T-cell apoptosis is a crucial event in tolerance induction, during peripheral immunoregulation and during thymic deletion of self-reactive cells (38). There are distinct thymocyte apoptosis pathways described (39–41). Disruption of these apoptotic pathways can prevent the deletion of autoreactive cells (42) and impair the resolution/control of ongoing inflammatory responses (43,44). In fact, MRL mice with defective Fas receptors (MRL/lpr) or Fas ligands (MRL/gld) develop a lupus-like syndrome (45). Moreover, Ctla4-deficient mice develop a lethal lymphoproliferative syndrome and multiorgan inflammation resulting in death at 4 weeks of age (46). It has also been suggested that autoimmune manifestations in the NOD mouse are related to mechanisms controlling lymphocyte apoptosis, and dysfunctions in apoptosis induction of NOD lymphocytes have been reported (22,26,47).

We have previously reported that the low rate of proliferation in NOD immature thymocytes upon complete DP thymocyte depletion maps to the Idd6 region (48). This observation, taken together with the data presented in this article, suggests that Idd6 is involved in the control of both apoptosis and proliferation. We envisage two possible explanations for the involvement of Idd6 in the development of type 1 diabetes. First, Idd6 could represent a gene controlling the survival/apoptosis decisions during T-cell development. Signaling pathways leading to apoptosis and cell proliferation are frequently tightly coupled, and proto-oncoproteins, such as c-Myc and Ras, control both cell proliferation and pathways leading to apoptosis (49,50). Therefore, a single genetic modification could lead to alterations in both apoptosis and proliferations in immature thymocytes. Second, Idd6 could constitute a gene controlling proliferation of immature thymocytes. Such slower dynamics of thymocyte differentiation in the NOD mouse could potentially lead to an accumulation of cells resistant to Dxm-induced apoptosis. NOD mature CD4 T-cells have previously been reported to be resistant to activation-induced cell death due to the interaction with NOD antigen-presenting cells (APCs) (51). Therefore, it remains to be solved whether the apoptosis resistance reported here is due to a thymocyte autonomous effect or if it is mediated through APCs.

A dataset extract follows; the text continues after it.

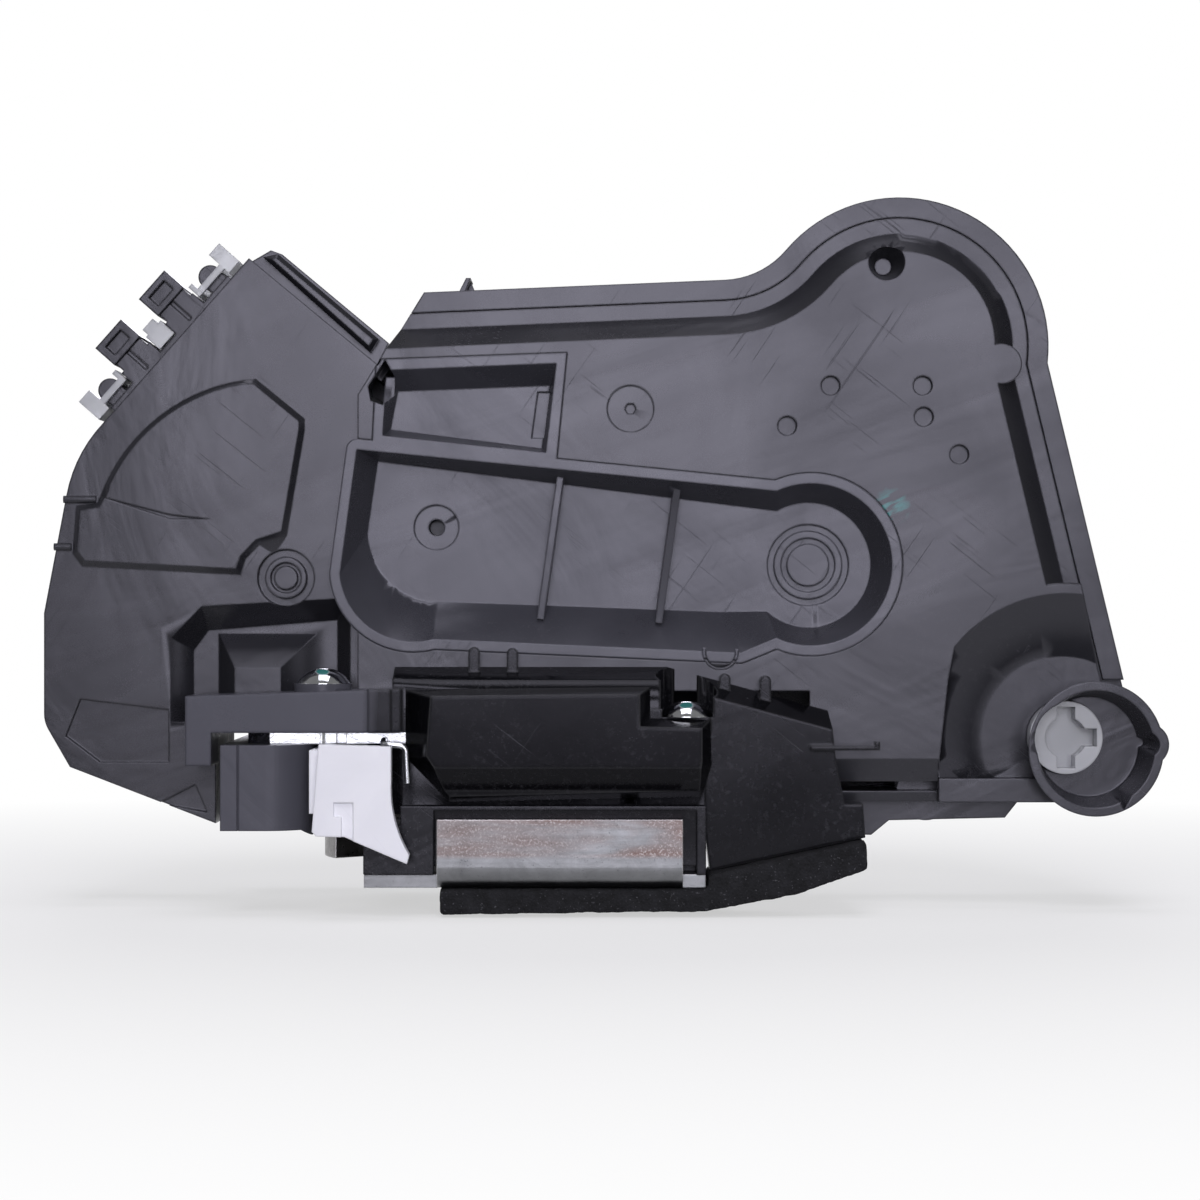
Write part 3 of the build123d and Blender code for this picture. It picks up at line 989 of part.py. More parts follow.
# ---------------------------------------------------------------- assembly
def build():
    keep("front_cover", make_front_cover())
    keep("cover_insert", make_cover_insert())
    keep("key_guide", make_key_guide())
    keep("rear_housing", make_rear_housing())
    keep("housing_rim", make_housing_rim())
    keep("cable_bush", make_cable_bush())
    keep("connector_housing", make_connector_housing())
    keep("connector_lock", make_connector_lock())
    keep("terminals", make_terminals())
    keep("circuit_carrier", make_circuit_carrier())
    keep("carrier_screws", Compound(children=[carrier_screw(x, z) for x, z in CARRIER_POSTS]))
    keep("position_sensors", make_position_sensors())
    keep("cover_screws", Compound(children=[cover_screw(*place) for place in (CHANNEL_HOLE, TOP_SCREW)]))
    keep("lock_motor", make_lock_motor())
    keep("motor_cap", make_motor_cap())
    keep("worm", make_worm())
    keep("lock_gear", make_lock_gear())
    keep("gear_pin", make_gear_pin())
    keep("lock_lever", make_lock_lever())
    keep("release_lever", make_release_lever())
    keep("inside_lever", make_inside_lever())
    for name in LEVERS:
        keep(name + "_lever_pin", lever_pin(name))
    keep("key_coupling", make_key_coupling())
    keep("key_lever", make_key_lever())
    keep("face_plate", make_face_plate())
    keep("back_plate", make_back_plate())
    keep("claw", make_claw())
    keep("claw_pin", rivet_pin(CLAW_X, CLAW_Y))
    keep("claw_spring", torsion_spring(CLAW_X, CLAW_Y, 6.6, 0.8, 3))
    keep("pawl", make_pawl())
    keep("pawl_pin", rivet_pin(PAWL_X, PAWL_Y))
    keep("pawl_spring", torsion_spring(PAWL_X, PAWL_Y, 5.4, 0.6, 4))
    keep("retaining_wire", make_retaining_wire())
    keep("latch_housing", make_latch_housing())
    keep("mouth_bumper", make_mouth_bumper())
    keep("latch_frame", make_latch_frame())
    keep("mechanism_cover", make_mechanism_cover())
    keep("shipping_plug", make_shipping_plug())
    keep("foam_seal", make_foam_seal())
    keep("frame_screws", Compound(children=[frame_screw(*place) for place in FRAME_SCREWS]))


build()
os.makedirs("parts", exist_ok=True)
for part_name, solid in PARTS.items():
    export_step(solid, os.path.join("parts", part_name + ".step"))
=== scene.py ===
import json
from math import atan, pi, radians
from typing import NamedTuple

import bpy
from bpy.props import FloatProperty, FloatVectorProperty, PointerProperty
from bpy.types import NodeSocket, Operator, Panel, PropertyGroup
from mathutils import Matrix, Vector


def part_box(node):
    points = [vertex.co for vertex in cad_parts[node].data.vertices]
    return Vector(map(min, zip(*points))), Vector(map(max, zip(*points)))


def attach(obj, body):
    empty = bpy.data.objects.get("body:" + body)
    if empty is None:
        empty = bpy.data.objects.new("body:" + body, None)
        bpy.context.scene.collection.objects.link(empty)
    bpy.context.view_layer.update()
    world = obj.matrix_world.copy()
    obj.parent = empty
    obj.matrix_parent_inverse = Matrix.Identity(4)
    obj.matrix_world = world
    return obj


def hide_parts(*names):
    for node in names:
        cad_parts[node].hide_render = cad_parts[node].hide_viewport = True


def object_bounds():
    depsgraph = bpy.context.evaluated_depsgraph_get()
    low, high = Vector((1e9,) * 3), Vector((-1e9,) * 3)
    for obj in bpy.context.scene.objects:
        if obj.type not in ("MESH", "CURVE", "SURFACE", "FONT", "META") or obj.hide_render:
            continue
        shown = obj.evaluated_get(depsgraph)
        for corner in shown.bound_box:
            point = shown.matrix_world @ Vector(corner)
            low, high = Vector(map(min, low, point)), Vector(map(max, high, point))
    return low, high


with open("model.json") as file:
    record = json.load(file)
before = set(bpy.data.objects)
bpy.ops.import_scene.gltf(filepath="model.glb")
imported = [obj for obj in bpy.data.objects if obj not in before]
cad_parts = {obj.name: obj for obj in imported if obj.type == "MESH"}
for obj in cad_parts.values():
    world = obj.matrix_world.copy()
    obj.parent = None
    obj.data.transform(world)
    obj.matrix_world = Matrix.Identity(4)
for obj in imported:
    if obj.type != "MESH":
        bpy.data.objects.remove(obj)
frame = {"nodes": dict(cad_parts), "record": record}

bl_info = {
    "name": "Door Latch Actuator",
    "version": (1, 0, 0),
    "blender": (4, 5, 0),
    "location": "View3D > Sidebar > Latch",
    "description": "Finishes the pieces of a vehicle door latch and lights them in a plain studio",
    "category": "Object",
}

MM = 0.001
CAD_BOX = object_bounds()
BODY_OF = {node: body for body, nodes in frame["record"]["behaviour"]["bodies"].items()
           for node in nodes}

# ---------------------------------------------------------------- joining and shading
WELD = 0.001 * MM                   # corners nearer than this are one
FLAT = radians(0.4)                 # faces that turn less than this are one
CURVED = radians(17.0)              # faces that turn less than this shade as one curve
FOAM_CURVED = radians(50.0)
FOAM_VOXEL = 0.45 * MM
FOAM_LUMP, FOAM_LUMP_HEIGHT = 4.0 * MM, 0.3 * MM
FOAM_CELL, FOAM_CELL_HEIGHT = 1.1 * MM, 0.2 * MM
FOAM_LEVEL = 0.6                    # the texture's value that leaves the skin where it is


# ---------------------------------------------------------------- patterns
class Noise(NamedTuple):
    """A noise: its cells to the metre, its detail, and its stretch and turn on the piece."""
    cells: float
    detail: float
    wander: float = 0.0
    rough: float = 0.5
    stretch: tuple = None
    turn: tuple = (0.0, 0.0, 0.0)


class Scratches(NamedTuple):
    """Straight scratches: lines to the metre, the way they lie, and how few there are."""
    lines: float
    turn: tuple
    rarity: float


MOST = (0.3, 0.7)                   # nearly all of a noise's values lie between these
CLOUDED = (0.35, 0.70)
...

This work was supported by grants from the Swedish Research Council and the Portuguese Foundation for Science and Technology.

We wish to acknowledge Hans Andersson for help with statistical analysis, Céu Conceição for technical assistance, and Dr. Mario Penha-Gonçalves for advice and discussions. The experiments reported here comply with the national laws and rules for animal experimentation.